Coinstar Inc., operator of the Redbox movie-rental kiosks, is also among Chanos’s bearish bets as he says its business is reaching a saturation point.
Coinstar shares have tumbled 28 percent from this year’s high on July 5. The owner of the Redbox movie-rental kiosks reported second-quarter revenue growth that missed analysts’ estimates and said last month that Gregg Kaplan, the company’s president and interim chief of the Redbox DVD rental unit, plans to leave in March.
“Coinstar Inc. (CSTR) management is optimistic about the future of its businesses and ongoing growth opportunities,” Marci Maule, a Coinstar spokeswoman, wrote in an e-mail. “We do not comment on the views or opinions of investors.”
Bets related to China in Kynikos’s global short fund make up about 20 percent of its roughly 100 positions, he said. China’s economy grew 7.6 percent in the second quarter, the slowest pace in three years, as Europe’s debt crisis limited exports and property curbs damped domestic demand.
“China has been a very good place to be short stocks for the past three years,” he said. “People are increasingly taking a closer look at the Chinese banking system. The questions being asked are getting more granular.”
Australian iron-ore producer Fortescue Metals Group Ltd. (FMG) is also among Chanos’s shorts. He said industry capacity is going to expand globally even as demand stalls because of China’s slowdown.
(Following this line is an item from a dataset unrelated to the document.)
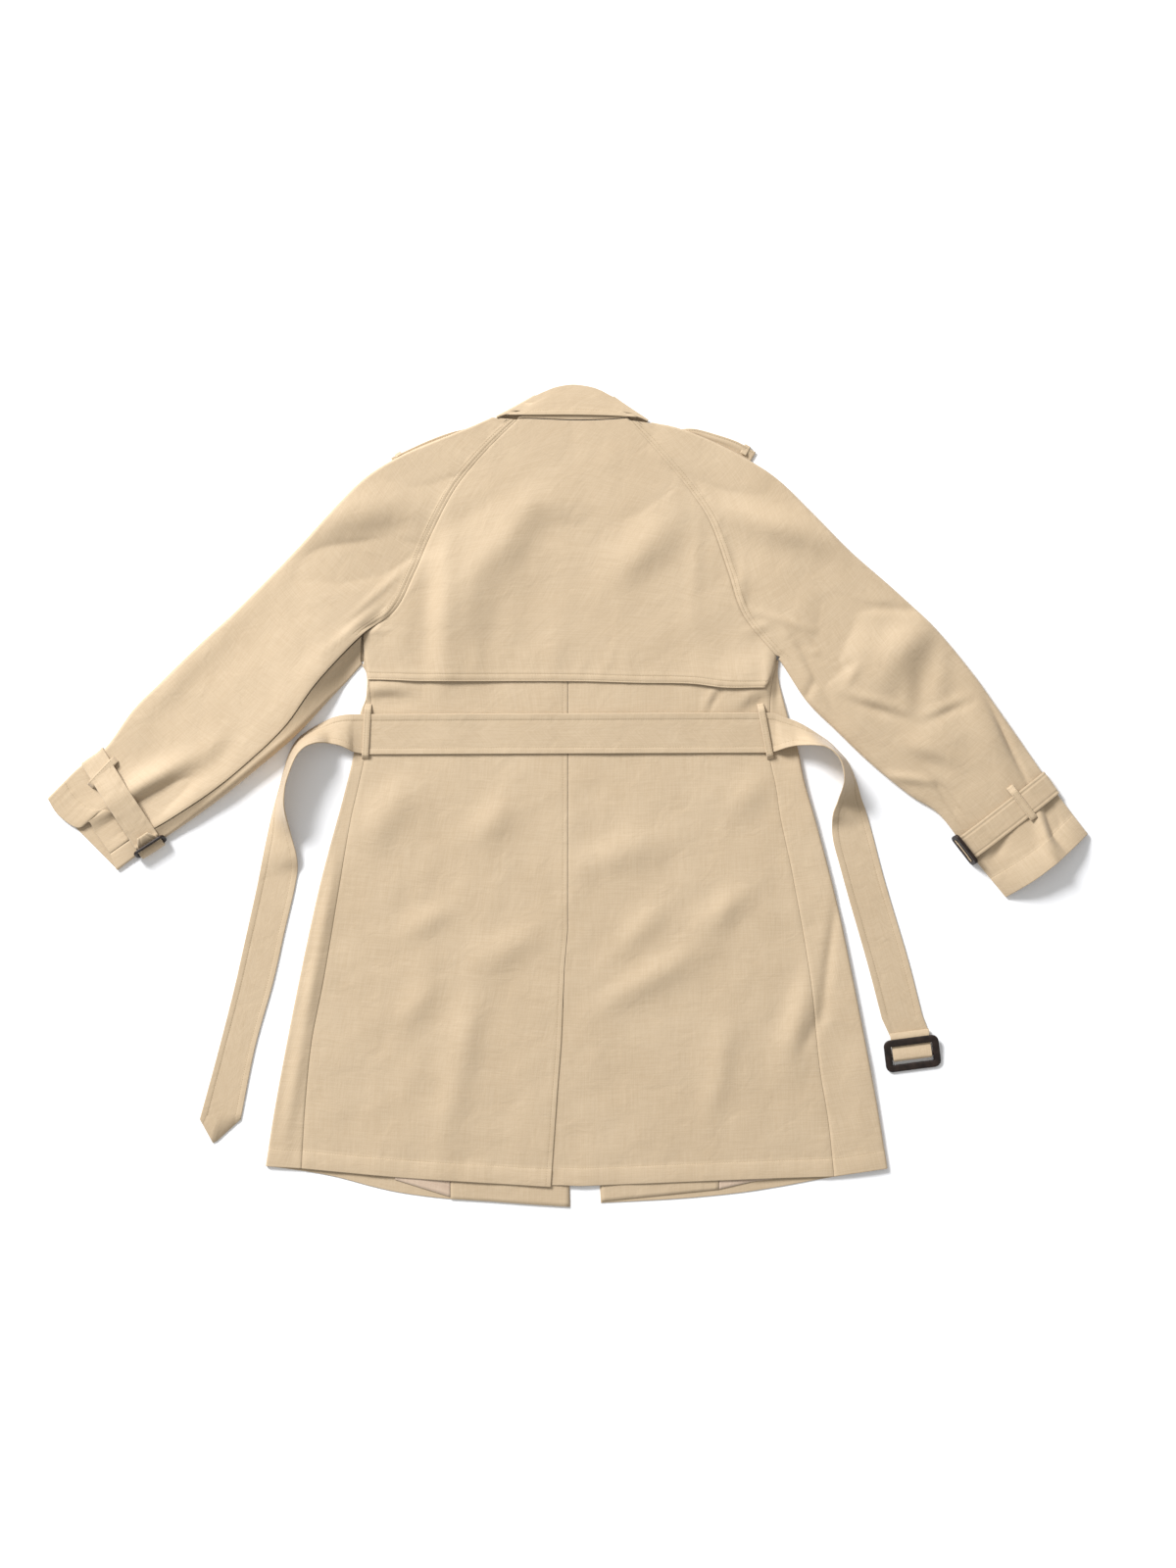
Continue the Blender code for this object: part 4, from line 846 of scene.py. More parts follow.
def sleeveRelief(upper, steps, facts):
    # The lapped raglan seam, the hem, and the rim and crest of the underarm seam.
    left, _, bottom, top = edgeDistances(upper)
    seamLines = facts["seamLines"]
    beyond = steps[:, None] - armpitRow
    lapped = 1 - smoothStep((beyond + 0.25) / 0.5)
    shape = seamRelief(left, bottom, seamLines, seamLines[-1] + 2.0, 0.0, facts["seed"]) * lapped
    shape = shape - 0.5 * np.exp(-(left / 1.3) ** 2) + facts["ride"] * (smoothStep(left / 8) - 1) * lapped
    shape = shape + hemRelief(top, left, facts, 0.3, facts["seed"] + 3, 1.7)
    shape = shape + facts["rim"] * rimAlong(steps[:, None]) * np.exp(-(left / 20) ** 2)
    return shape + facts["crest"] * np.exp(-((beyond - 0.12) / 0.35) ** 2 - (left / 17) ** 2)


def makeSleeveBack(side, table, hem, puff, seamShows, facts):
    steps, outer, seam, _, below = sleeveLines(table, facts)
    fractions = np.linspace(0, 1, facts["columns"])
    puffed = puffAt(puff, steps, fractions)
    seamInset = sideRoll(puff=puffed[:, :1])[0][0]
    start = insetLine(seam, outer, np.where(below & (not seamShows), seamInset, seamGap))
    end = insetLine(outer, seam, sideRoll(puff=puffed[:, -1:])[0][0])
    flat = start[:, None] + (end - start)[:, None] * fractions[None, :, None]
    cuffLine = spline(hem[::-1], len(fractions))
    bend = cuffLine - (seam[-1] + (outer[-1] - seam[-1]) * fractions[:, None])
    flat = flat + bend[None] * smoothStep((steps - hemBend[0]) / hemBend[1])[:, None, None]
    upper = withHeight(flat, sleeveUpper(flat, steps, puffed))
    before = edgeDistances(upper)[2]
    upper = resampled(upper, 1, facts["seamLines"], (), facts["columns"])
    upper = resampled(upper, 0, (), (facts["hemLine"],), len(steps))
    bottom = edgeDistances(upper)[2]
    steps = np.interp(bottom[:, 0] / bottom[-1, 0], before[:, 0] / before[-1, 0], steps)
    armpit = int(np.searchsorted(steps, armpitRow))
    upper[..., 2] += sleeveRelief(upper, steps, facts)
    sleeveTops[side] = upper
    edge, inward = edgeOf(upper, True)
    roll = sideRoll(puff=puffAt(puff, steps, 1.0))
    columns = [upper] + turnedColumns(edge, inward, roll[0][0], roll, upper[:, -1:, 2])
    skipped = None
    if not seamShows:
        edge, inward = edgeOf(upper, False)
        roll = sideRoll(puff=puffAt(puff, steps, 0.0))
        wrap = turnedColumns(edge, inward, roll[0][0], roll, upper[:, :1, 2])[::-1]
        columns = wrap + columns
        skipped = np.zeros((len(upper) - 1, sum(c.shape[1] for c in columns) - 1), bool)
        skipped[:armpit, :len(wrap)] = True
    grid = np.concatenate(columns, axis=1)
    back = clothPiece(f"sleeveBack{side}", grid, cloth, True, gabardine, skipped)
    keep(back, "gabardine", f"sleeve_back_{side.lower()}")
    for line in facts["seamLines"]:
        stitchRows.append(lineOn(upper, "left", line, thickness=cloth, trim=(1, len(upper) - armpit - 1)))
    stitchRows.append(lineOn(upper, "top", facts["hemLine"], thickness=cloth, trim=(3, 1)))


def underarmStrip(steps, outer, seam, under, puff, facts):
    # The under half's columns round its fold and up to the underarm seam that shows.
    seamPuff = puffAt(puff, steps, 0.0)
    stripPuff = np.maximum(seamPuff - rowsAt(puff, steps)[:, 3:], 0)
    roll = sideRoll(puff=stripPuff)
    sunken = 1 - 0.95 * np.exp(-((steps - armpitRow - 0.25) / 0.55) ** 2)[:, None]
    columns = []
    for inset, level in roll[::-1][1:]:
        flat = insetLine(under, outer, inset)[:, None]
        low = floorWall(flat[..., 0], flat[..., 1])
        high = low + (sleeveUpper(flat, steps, stripPuff) - low) * sunken
        columns.append(withHeight(flat, (1 - level) * low + level * high))
    seamSide = insetLine(seam, under, seamGap)
    inner = columns[-1][:, 0, :2]
    for share in np.linspace(0, 1, 9)[1:]:
        flat = (inner * (1 - share) + seamSide * share)[:, None]
        high = sleeveUpper(flat, steps, stripPuff * (1 - share) + seamPuff * share)
        low = floorWall(flat[..., 0], flat[..., 1])
        strip = withHeight(flat, low + (high - low) * (sunken * (1 - share ** 3) + share ** 3))
        strip[..., 2] -= 0.35 * smoothStep((share - 0.8) / 0.2)
        strip[..., 2] += 0.45 * facts["rim"] * rimAlong(steps)[:, None] * share ** 3
        columns.append(strip)
    return columns, roll[-1][0]


def makeSleeveFront(side, table, puff, seamShows, facts):
    steps, outer, seam, under, below = sleeveLines(table, facts)
    strip, turned = [], floorInset + 1.2
    if seamShows:
        strip, turned = underarmStrip(steps, outer, seam, under, puff, facts)
    far = insetLine(outer, under, floorInset + seamGap)
    near = insetLine(under, outer, np.where(below, turned, seamGap))
    flat = far[:, None] + (near - far)[:, None] * np.linspace(0, 1, 14)[None, :, None]
    columns = [levelled(flat, 0.0)] + strip
    skipped = None
    if seamShows:
        skipped = np.zeros((len(outer) - 1, sum(c.shape[1] for c in columns) - 1), bool)
        skipped[:facts["rowsAbove"] - 1, 13:] = True
    grid = np.concatenate(columns, axis=1)
    front = clothPiece(f"sleeveFront{side}", grid, cloth, False, gabardine, skipped)
    keep(front, "gabardine", f"sleeve_front_{side.lower()}")


def raglanRows(table, which, count):
    rows = rowsAt(table, np.linspace(0, armpitRow, count))
    return rows[:, 2 * which:2 * which + 2]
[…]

Iron-ore prices have fallen 29 percent this year through Sept. 12, trading at $98.1 a metric ton, according to The Steel Index Ltd.
Yvonne Ball, a spokeswoman for Fortescue, didn’t respond to an e-mail or phone call seeking for comment.
“As much as I like the story on the short side, there’s lots of things to do globally and we don’t want to be just short China,” Chanos said.